TITLE=Focal cross transformer: multi-view brain tumor segmentation model based on cross window and focal self-attention

JOURNAL=Frontiers in Neuroscience

VOLUME=Volume 17 - 2023

YEAR=2023

URL=https://www.frontiersin.org/journals/neuroscience/articles/10.3389/fnins.2023.1192867

DOI=10.3389/fnins.2023.1192867

ISSN=1662-453X

ABSTRACT=Recently, Transformer and its variants have been a great success in computer vision for image classification, object detection, and image segmentation, surpassing the performance of convolutional neural networks (CNN).The key to the success of Transformer is the acquisition of short-term and long-term visual dependencies through self-attention mechanisms, which can well learn global and remote semantic information interactions.However, it also brings challenges. The computational cost of the global self-attention mechanism increases quadratically, which hinders the application of Transformers in high-resolution images. Many researches try to use local Windows to limit the scope of self-attention learning, and exchange the information between local Windows by shift operation to obtain global information, which reduces the computational complexity and memory consumption to some extent, and improves the model performance. However, due to the slow expansion of receptive field, it needs to stack a large number of blocks to achieve global self-attention, which limits the model performance improvement.
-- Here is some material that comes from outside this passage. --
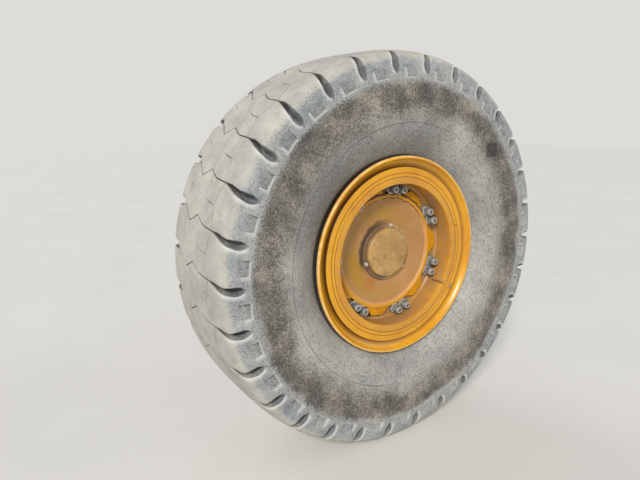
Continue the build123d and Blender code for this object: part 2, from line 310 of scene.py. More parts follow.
class SharedGroups:
    """Node groups that several finishes use, each made the first time it is placed."""

    def __init__(self) -> None:
        """Starts with no group made."""
        self._made: dict[str, bpy.types.NodeTree] = {}

    def _use(
        self,
        graph: Graph,
        name: str,
        inputs: dict[str, Value],
        outputs: tuple[str, ...],
        draw: Callable[..., tuple[Socket, ...]],
    ) -> list[Socket]:
        """Places a group in a material.

        Args:
            graph: The material's graph.
            name: The group's name.
            inputs: What feeds its inputs, by name.
            outputs: The names of its outputs.
            draw: Fills the group, from its graph and its inputs, and gives what feeds its outputs.

        Returns:
            The outputs of the placed group.
        """
        if name not in self._made:
            tree = bpy.data.node_groups.new(name, "ShaderNodeTree")
            for way, labels in (("INPUT", inputs), ("OUTPUT", outputs)):
                for label in labels:
                    tree.interface.new_socket(label, in_out=way, socket_type="NodeSocketFloat")
            inside = Graph(tree)
            entry = tree.nodes.new("NodeGroupInput")
            leave = tree.nodes.new("NodeGroupOutput")
            sources = draw(inside, *[entry.outputs[label] for label in inputs])
            for label, source in zip(outputs, sources):
                tree.links.new(source, leave.inputs[label])
            self._made[name] = tree
        return list(graph.node("Group", inputs, node_tree=self._made[name]).outputs)

    def place(self, graph: Graph) -> tuple[Socket, Socket]:
        """Places the group that reads radius and station in millimetres.

        Args:
            graph: The material's graph.

        Returns:
            The distance from the axle line, and the one outboard of the tyre's centre plane.
        """
        def draw(inside: Graph) -> tuple[Socket, ...]:
            """Works both out from the object coordinates."""
            across, along, up = inside.axes()
            station = inside.less(inside.product(along, -1 / MM), CENTRE_PLANE)
            return inside.product(inside.length(across, up), 1 / MM), station

        radius, station = self._use(graph, "Wheel place", {}, ("Radius", "Station"), draw)
        return radius, station

    def speckle(self, graph: Graph, scale: float, share: Value) -> Socket:
        """Places the group that scatters small grains of dirt.

        Args:
            graph: The material's graph.
            scale: Grains in a metre.
            share: How much of the surface they take.

        Returns:
            The grains' mask.
        """
        def draw(inside: Graph, size: Socket, amount: Socket) -> tuple[Socket, ...]:
            """Keeps the peaks of a noise."""
            edge = inside.less(0.72, inside.product(amount, 0.4))
            peaks = inside.stretch(inside.noise(size, 3.0, 0.75), edge, inside.total(edge, 0.09))
            return (peaks,)

        return self._use(graph, "Speckle", {"Scale": scale, "Share": share}, ("Mask",), draw)[0]

    def film(self, graph: Graph, scale: float, amount: float) -> Socket:
        """Places the group that lays an uneven film of dust.

        Args:
            graph: The material's graph.
            scale: Patches in a metre.
            amount: How much dust lies.

        Returns:
            The film's mask.
        """
        def draw(inside: Graph, size: Socket, cover: Socket) -> tuple[Socket, ...]:
            """Adds fine grain to broad patches."""
            broad = inside.product(inside.noise(size, 6.0, 0.62), 0.8)
            both = inside.total(broad, inside.product(inside.noise(180.0, 3.0, 0.7), 0.2))
            low = inside.less(0.78, inside.product(cover, 0.6))
            return (inside.stretch(both, low, inside.total(low, 0.25)),)

        return self._use(graph, "Dust film", {"Scale": scale, "Amount": amount}, ("Mask",), draw)[0]

    def smear(self, graph: Graph, length: float, width: float) -> Socket:
        """Places the group whose marks are drawn out round the axle.

        Args:
            graph: The material's graph.
            length: Marks in a radian.
            width: Marks in a metre, from the axle outwards.

        Returns:
            The marks' noise value.
        """
        def draw(inside: Graph, around: Socket, outwards: Socket) -> tuple[Socket, ...]:
            """Reads a noise in coordinates that run round the axle."""
            across, along, up = inside.axes()
            reach = inside.length(across, up)
            turned = {
                0: inside.product(inside.math("DIVIDE", across, reach), around),
                1: inside.product(inside.math("DIVIDE", up, reach), around),
                2: inside.product(inside.less(reach, along), outwards),
            }
            return (inside.noise(1.0, 5.0, 0.65, inside.node("CombineXYZ", turned).outputs[0]),)

        return self._use(graph, "Smear", {"Length": length, "Width": width}, ("Value",), draw)[0]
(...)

In view of this, we propose a multi-view brain tumor segmentation model based on Cross window and focal self-attention, which is a novel mechanism to enlarge receptive field by parallel Cross window and improve global dependence by using local fine-grained and global coarse-grained interactions. First, we increase the receptive field by parallelizing the self-attention of horizontal and vertical fringes in the Cross window, thus achieving strong modeling capability while limiting the computational cost. Secondly, the focus self-attention of local fine-grained and global coarse-grained enables the model to capture short-term and long-term visual dependencies efficiently. Experiments on Brats2019 and Brats2021 data sets prove that our model has achieved excellent performance while limiting computational cost.